Bonus! Freelance Writing Opportunities
You didn’t think we’d leave you in the deep end without sharing viable freelance writing opportunities with you. We have another blog that covers all the opportunities you can find with ease.
We also have some good news. We hire talented freelance writers, editors, designers, and translators. You can contact our team to discuss joining our culture and gaining experience in various niches.
Bring your skills to a team that offers highly-competitive compensation, support, flexibility, and room for growth. We offer opportunities to gain experience and training in complex specialties as well. Feel free to look at our online reviews.
You can also work on promoting your writing career to expand your horizons. At least we know that it doesn’t matter if you join our team or find great opportunities through an affiliate; you’ve got all the secrets you need to build the best résumé now.

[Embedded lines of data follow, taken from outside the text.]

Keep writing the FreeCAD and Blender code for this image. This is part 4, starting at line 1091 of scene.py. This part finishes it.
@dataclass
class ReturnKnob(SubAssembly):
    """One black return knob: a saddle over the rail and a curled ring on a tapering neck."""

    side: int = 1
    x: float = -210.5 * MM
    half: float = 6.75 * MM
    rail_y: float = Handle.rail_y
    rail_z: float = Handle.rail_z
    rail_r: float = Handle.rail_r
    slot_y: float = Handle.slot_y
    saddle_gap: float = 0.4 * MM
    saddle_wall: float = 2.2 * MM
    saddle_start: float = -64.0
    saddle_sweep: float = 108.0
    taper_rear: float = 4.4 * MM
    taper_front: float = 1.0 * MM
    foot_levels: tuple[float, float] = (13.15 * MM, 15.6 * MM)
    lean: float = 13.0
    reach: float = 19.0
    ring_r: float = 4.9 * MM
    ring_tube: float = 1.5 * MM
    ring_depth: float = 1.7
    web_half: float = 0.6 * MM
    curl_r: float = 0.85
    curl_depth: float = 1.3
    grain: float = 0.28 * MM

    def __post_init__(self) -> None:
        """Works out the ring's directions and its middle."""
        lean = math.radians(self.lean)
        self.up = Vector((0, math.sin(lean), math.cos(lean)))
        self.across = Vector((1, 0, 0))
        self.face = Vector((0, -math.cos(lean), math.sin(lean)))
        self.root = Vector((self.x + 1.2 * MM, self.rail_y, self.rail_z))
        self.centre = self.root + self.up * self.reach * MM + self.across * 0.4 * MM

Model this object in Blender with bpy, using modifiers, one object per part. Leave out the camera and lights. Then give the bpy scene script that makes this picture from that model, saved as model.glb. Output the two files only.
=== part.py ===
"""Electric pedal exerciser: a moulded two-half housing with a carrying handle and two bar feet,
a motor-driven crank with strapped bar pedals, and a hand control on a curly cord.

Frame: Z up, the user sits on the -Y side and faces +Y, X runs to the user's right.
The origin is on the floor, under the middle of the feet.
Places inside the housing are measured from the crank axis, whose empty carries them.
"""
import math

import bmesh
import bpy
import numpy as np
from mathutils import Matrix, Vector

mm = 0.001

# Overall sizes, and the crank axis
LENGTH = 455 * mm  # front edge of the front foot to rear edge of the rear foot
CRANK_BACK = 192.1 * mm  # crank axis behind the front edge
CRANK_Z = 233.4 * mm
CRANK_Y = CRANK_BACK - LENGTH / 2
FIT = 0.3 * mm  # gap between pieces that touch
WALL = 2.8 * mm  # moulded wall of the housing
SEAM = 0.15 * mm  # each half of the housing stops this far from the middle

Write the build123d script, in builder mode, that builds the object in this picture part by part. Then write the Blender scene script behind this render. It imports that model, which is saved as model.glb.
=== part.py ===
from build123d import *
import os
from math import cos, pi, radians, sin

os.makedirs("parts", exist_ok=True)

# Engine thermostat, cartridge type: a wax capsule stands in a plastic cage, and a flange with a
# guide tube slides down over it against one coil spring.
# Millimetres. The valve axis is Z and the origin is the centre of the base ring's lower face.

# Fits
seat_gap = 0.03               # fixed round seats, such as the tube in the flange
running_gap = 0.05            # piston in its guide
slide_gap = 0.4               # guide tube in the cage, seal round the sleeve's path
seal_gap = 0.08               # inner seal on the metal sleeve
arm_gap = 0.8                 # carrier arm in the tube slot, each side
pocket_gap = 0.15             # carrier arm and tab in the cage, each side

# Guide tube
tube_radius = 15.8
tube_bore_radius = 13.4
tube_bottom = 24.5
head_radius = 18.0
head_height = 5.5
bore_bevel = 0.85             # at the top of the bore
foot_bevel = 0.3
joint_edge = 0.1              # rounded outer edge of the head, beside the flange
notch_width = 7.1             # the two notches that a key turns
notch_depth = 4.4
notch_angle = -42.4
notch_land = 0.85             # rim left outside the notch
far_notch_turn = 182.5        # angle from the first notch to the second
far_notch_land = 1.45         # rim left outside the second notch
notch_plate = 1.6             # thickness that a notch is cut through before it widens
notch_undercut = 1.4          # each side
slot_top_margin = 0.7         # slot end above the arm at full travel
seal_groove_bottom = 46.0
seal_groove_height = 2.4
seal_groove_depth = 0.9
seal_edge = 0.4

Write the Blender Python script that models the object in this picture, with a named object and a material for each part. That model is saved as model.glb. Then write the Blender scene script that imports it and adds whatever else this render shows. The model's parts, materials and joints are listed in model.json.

You’re ready to make the most of your newfound knowledge. Just remember not to overlook mishaps like a store putting up a sign that reads: “Shoplifters will be prostituted.” Check every detail before you send your résumé to anyone.
Punctuation, grammar, formatting, and word choices are your savior if you’re a good writer. The technical assistance will prevent your online résumé from telling employers that your qualifications are baking cookies and lying on the beach.
Seasoned writers avoid these issues with the help of templates. All that’s left to do is start writing it.